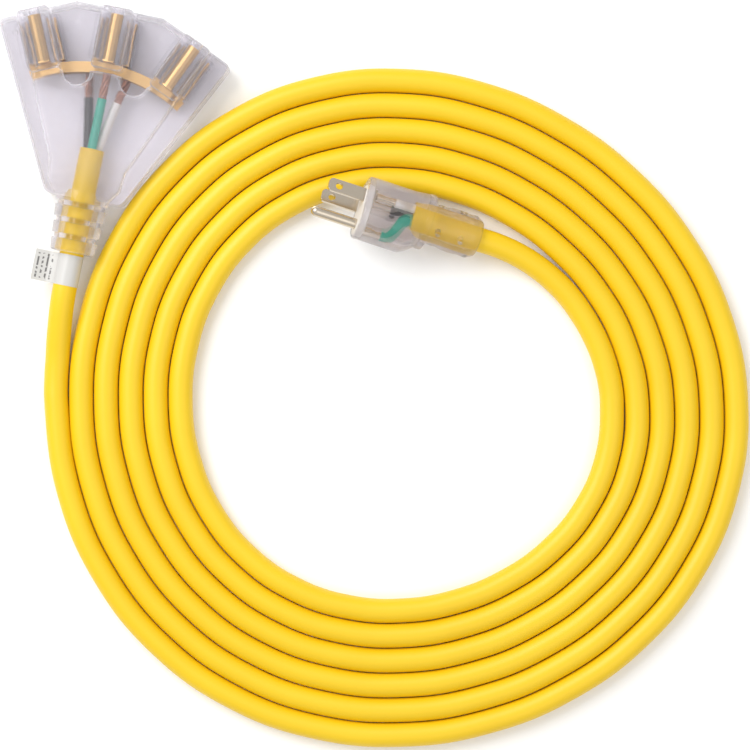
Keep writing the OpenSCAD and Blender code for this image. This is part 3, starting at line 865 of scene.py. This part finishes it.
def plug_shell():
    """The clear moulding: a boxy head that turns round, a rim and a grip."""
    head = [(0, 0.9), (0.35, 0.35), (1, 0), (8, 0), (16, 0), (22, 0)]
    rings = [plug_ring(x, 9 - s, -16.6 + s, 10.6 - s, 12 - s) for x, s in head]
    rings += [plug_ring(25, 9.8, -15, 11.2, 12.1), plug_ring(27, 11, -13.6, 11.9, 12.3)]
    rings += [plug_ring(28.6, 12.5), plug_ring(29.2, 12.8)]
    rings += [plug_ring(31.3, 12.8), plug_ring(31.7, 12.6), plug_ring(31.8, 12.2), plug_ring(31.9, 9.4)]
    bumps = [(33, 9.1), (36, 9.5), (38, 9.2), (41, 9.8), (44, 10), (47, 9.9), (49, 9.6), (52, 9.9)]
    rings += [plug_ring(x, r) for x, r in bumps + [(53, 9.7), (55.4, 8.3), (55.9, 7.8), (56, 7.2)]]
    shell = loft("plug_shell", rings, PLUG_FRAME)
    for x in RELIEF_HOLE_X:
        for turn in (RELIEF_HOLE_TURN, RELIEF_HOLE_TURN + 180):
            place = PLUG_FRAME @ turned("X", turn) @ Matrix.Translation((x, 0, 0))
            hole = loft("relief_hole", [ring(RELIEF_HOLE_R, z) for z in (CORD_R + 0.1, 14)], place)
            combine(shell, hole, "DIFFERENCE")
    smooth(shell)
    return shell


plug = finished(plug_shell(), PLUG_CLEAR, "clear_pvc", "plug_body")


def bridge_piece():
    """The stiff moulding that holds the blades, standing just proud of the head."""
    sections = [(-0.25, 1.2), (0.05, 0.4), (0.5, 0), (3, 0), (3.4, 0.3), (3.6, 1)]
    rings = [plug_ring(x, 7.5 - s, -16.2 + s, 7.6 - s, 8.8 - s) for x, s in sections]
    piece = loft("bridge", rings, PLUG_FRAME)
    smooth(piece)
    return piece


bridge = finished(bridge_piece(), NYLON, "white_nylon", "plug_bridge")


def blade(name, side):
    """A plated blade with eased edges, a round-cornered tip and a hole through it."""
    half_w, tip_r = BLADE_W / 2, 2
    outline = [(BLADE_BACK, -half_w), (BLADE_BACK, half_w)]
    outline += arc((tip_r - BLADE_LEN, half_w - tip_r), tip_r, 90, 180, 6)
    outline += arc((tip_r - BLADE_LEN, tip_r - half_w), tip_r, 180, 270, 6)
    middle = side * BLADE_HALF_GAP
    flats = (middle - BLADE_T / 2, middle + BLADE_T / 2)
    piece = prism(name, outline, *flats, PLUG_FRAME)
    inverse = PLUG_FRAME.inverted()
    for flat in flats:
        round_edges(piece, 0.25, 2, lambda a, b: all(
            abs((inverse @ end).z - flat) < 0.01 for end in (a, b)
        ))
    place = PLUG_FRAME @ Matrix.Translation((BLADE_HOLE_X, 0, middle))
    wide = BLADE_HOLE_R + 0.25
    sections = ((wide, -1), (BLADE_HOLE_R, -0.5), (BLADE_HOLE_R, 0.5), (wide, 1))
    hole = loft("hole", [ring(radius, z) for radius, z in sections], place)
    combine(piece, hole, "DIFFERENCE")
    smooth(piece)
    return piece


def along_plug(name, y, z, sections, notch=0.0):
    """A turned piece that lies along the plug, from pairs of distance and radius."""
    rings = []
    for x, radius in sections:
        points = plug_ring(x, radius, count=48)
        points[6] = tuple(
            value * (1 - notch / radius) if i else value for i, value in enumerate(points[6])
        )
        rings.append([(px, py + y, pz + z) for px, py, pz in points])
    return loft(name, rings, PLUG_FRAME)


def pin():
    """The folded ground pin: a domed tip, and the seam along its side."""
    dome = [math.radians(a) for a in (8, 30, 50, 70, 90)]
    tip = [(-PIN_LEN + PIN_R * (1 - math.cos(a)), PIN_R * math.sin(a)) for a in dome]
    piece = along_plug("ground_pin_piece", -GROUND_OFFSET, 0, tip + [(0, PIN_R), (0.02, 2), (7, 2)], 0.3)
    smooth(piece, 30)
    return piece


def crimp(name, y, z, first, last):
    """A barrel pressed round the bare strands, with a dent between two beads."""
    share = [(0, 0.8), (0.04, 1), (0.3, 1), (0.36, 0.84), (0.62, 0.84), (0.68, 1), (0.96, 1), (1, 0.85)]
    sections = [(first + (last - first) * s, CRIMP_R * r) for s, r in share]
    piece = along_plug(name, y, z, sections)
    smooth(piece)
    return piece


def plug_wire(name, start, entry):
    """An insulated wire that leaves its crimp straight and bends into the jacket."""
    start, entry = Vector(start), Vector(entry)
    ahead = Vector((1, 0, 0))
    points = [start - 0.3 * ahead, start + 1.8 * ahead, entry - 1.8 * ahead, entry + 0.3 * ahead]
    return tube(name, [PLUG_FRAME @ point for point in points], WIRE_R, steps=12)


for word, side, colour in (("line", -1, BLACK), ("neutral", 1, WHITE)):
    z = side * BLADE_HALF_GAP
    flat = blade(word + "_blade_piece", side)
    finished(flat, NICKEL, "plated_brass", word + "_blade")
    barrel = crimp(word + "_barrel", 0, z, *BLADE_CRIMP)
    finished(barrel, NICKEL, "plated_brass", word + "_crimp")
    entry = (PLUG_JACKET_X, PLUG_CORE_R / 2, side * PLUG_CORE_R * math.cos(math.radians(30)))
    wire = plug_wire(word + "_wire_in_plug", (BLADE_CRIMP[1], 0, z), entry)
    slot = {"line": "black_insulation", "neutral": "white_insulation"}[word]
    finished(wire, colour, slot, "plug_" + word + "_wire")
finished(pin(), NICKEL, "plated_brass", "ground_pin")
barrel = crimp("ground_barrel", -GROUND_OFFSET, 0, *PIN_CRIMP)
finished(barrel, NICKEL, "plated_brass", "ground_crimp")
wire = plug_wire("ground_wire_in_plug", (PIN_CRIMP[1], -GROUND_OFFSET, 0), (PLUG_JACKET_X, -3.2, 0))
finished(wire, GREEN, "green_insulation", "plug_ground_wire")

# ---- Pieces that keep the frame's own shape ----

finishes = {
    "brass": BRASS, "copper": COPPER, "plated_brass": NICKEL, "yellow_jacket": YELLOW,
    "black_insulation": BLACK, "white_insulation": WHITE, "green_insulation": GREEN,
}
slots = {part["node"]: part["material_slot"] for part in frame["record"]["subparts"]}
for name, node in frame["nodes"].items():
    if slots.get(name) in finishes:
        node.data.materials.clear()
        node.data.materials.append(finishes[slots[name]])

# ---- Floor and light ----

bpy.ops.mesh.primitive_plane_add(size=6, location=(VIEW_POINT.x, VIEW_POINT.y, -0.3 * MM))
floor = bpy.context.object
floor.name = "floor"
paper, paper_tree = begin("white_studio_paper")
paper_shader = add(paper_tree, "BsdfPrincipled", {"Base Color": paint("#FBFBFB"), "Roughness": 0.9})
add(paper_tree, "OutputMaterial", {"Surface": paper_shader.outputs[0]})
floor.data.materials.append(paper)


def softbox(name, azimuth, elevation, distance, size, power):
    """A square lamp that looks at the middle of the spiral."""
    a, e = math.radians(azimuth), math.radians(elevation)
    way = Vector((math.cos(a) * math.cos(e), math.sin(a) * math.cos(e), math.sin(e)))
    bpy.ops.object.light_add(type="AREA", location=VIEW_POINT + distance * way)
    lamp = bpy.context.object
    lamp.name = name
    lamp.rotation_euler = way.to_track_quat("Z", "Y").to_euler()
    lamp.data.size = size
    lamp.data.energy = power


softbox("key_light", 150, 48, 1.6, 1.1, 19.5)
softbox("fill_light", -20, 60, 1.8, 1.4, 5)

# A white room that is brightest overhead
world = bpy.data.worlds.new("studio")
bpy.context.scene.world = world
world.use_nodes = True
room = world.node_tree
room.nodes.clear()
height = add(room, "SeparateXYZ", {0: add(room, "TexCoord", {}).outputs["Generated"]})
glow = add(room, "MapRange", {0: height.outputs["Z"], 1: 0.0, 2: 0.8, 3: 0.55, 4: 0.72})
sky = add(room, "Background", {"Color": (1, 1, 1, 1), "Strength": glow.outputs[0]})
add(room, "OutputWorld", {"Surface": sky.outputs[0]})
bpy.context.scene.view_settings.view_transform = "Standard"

Task requirements — Check every line for "part" and show the ones that have it.

Written reply —
Keep writing the OpenSCAD and Blender code for this image. This is part 3, starting at line 865 of scene.py. This part finishes it.
slots = {part["node"]: part["material_slot"] for part in frame["record"]["subparts"]}